This, my friends, is a can of Ching Poo Luong. This particular can was produced by the Wu Chung Eatables Factory Company, Ltd. Because with a name like Ching Poo Luong, the first thing that comes to mind is how much I want some eatables. The package offers a helpful serving suggestion: “serve ice-cold or hot.” Not warm, not room temperature, not pleasantly cool; ice-cold or hot. You only have two choices, so you had better make up your mind fast.
Even more helpful is the folding plastic spoon located under the plastic lid. Obviously, Ching Poo Luong is meant to be something you buy and eat immediately: a snack food, similar to a candy bar or a bag of chips. But this treat doesn’t involve chocolate or potatoes. This is Ching Poo Luong.
What exactly is Ching Poo Luong, you ask? Well, unfold the spoon, open up the can (“mind your hand” is the advice here), and see just what you’re getting into.

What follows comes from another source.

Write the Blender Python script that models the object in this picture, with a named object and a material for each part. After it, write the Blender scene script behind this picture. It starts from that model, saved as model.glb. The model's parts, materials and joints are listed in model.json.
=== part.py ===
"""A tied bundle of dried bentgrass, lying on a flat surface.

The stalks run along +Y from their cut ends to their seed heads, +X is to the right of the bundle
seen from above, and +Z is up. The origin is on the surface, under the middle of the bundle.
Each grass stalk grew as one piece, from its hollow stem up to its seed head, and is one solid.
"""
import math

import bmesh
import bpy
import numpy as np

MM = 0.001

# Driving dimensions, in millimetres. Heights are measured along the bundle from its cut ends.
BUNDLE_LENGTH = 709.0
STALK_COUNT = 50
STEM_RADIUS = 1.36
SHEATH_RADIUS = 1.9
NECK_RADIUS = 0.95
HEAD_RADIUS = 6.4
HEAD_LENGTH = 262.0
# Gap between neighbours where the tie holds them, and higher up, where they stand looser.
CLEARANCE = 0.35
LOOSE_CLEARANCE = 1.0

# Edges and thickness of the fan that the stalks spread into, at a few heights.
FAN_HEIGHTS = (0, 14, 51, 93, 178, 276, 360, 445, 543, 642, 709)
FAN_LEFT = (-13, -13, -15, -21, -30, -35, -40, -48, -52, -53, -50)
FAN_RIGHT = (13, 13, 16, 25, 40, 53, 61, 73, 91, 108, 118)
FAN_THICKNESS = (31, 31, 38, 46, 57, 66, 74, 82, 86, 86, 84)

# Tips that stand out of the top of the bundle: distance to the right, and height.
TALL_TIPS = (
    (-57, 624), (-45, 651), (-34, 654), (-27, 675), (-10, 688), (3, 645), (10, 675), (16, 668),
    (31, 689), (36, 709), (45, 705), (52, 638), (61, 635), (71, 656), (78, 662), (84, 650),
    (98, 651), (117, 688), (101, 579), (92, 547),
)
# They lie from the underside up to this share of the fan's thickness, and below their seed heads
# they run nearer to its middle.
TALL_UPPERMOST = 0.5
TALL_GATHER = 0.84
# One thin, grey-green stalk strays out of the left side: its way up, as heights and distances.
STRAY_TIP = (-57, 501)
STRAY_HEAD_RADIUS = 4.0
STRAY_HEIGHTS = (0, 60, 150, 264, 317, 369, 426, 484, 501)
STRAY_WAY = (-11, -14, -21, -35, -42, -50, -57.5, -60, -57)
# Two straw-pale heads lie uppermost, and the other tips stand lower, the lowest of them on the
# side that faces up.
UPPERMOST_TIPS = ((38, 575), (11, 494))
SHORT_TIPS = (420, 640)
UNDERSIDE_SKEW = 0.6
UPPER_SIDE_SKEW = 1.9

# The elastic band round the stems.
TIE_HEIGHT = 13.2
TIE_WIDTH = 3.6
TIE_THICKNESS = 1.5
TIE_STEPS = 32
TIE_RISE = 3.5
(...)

As it turns out, Ching Poo Luong consists of peas, wheat flake, red bean, glutinous rice, pearl barley, peanuts, lotus seeds, dioscorea rhizophora, longans, suger (sic), and water. It’s a mildly sweet snack that’s also eaten as a dessert soup. I chose to eat mine ice-cold, since I wanted to get the full experience of consuming it straight from the can with the included folding spoon.

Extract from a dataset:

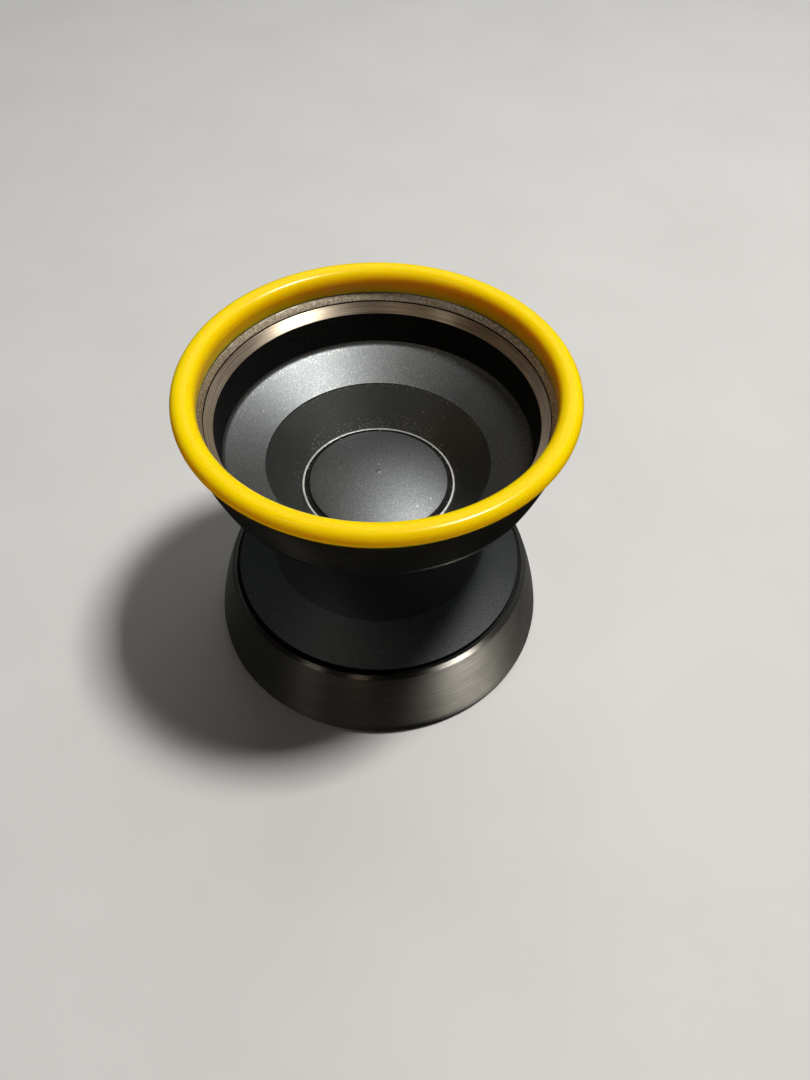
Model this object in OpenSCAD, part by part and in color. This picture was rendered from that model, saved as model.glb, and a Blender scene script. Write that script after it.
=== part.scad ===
// A ball-bearing yo-yo with weighted rims, standing on the rim of its lower half.
// Millimetres, +Z along the axle, origin on the floor under the axle.
// Each half is described by its radius r and its height h above the middle plane,
// and is then turned about the axle. The lower half is the same profile, turned over.

/* [Overall] */
// Distance from the middle plane to the end of either rim
half_width = 25.25; // [25.1:0.05:25.4]
// Space between the two halves at the string
gap_width = 4.4; // [4.0:0.1:4.6]

/* [Body] */
// Radius where the outer cone changes its finish and its slope
crease_r = 17.3; // [16:0.1:18.5]
// Height of that crease above the middle plane
crease_h = 8.2; // [7.8:0.1:8.5]
// Radius of the fine ridge around the hub
ridge_r = 11.6; // [11.3:0.1:12.5]
// Height of the ridge's foot above the middle plane
ridge_h = 4.6; // [4.3:0.1:5]
// Height of the domed hub's crown above the middle plane
crown_h = 6.9; // [6.6:0.1:8]
// Radius of the domed hub's edge
dome_r = 10.6; // [10:0.1:10.8]
// Radius of the black wall at the foot of the cup
wall_foot_r = 22.6; // [22:0.1:23]
// Height of the cup's floor where it meets that wall
wall_foot_h = 13.4; // [13:0.1:14]

/* [Steel rings] */
// Radius on which each steel ring is pressed over its body
seat_r = 24.0; // [23.8:0.1:24.2]
// Height at which each steel ring starts
ring_start_h = 13.0; // [12.8:0.1:13.2]
// Outer radius of the ring's polished top edge
lip_r = 24.75; // [24.5:0.05:25]
// Radius of the flared side at the rim
flare_r = 27.5; // [27.2:0.1:27.8]
// How far the flared side bulges past a straight cone
flare_bulge = 0.35; // [0:0.05:0.5]

/* [Rim ring] */
// Outer radius of the yellow ring
cap_r = 28.3; // [28.2:0.05:28.4]
// Radius of the yellow ring's crown, which is level with the end of the rim
cap_crown_r = 26.95; // [26.7:0.05:27.2]
// Radius of the yellow ring where it is narrowest inside
cap_waist_r = 24.93; // [24.88:0.01:25]
// Height of that narrowest place above the middle plane
cap_waist_h = 23.2; // [22.8:0.1:23.6]
// Height of the yellow ring's widest place above the middle plane
cap_belly_h = 23.7; // [23.5:0.1:24]

/* [Response pads] */
// Inner radius of the silicone pads
pad_inner_r = 7.0; // [7:0.05:7.2]
// Outer radius of the silicone pads
pad_outer_r = 9.5; // [9:0.1:9.8]
// Thickness of the silicone pads
pad_t = 1.2; // [0.8:0.1:1.4]

/* [Axle] */
// Length of the threaded axle
axle_length = 10; // [8:0.5:10]
// Radius of the axle over its thread
axle_r = 1.95; // [1.9:0.01:1.97]
// Width across the flats of the hexagon socket in each end
socket_width = 2.0; // [1.5:0.1:2.2]

/* [Bearing] */
// Bore radius of the inner race, size C
bearing_bore_r = 3.175; // [3.175]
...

Soup isn’t something I usually think of as being cold or sweet, but in this case it wasn’t too bad. I’m pretty sure the big round things were the lotus seeds. I decided I didn’t want to know which of the bits was the dioscorea rhizophora. The only real question that remains is why a soup with so many different grains and beans would be called Ching Poo Luong. It’s a mystery, I suppose. All that wheat, rice, and barley combined with peas, beans, peanuts, and lotus seeds somehow adds up to make Ching Poo Luong. What are they trying to say there? Ching. Poo. Luong.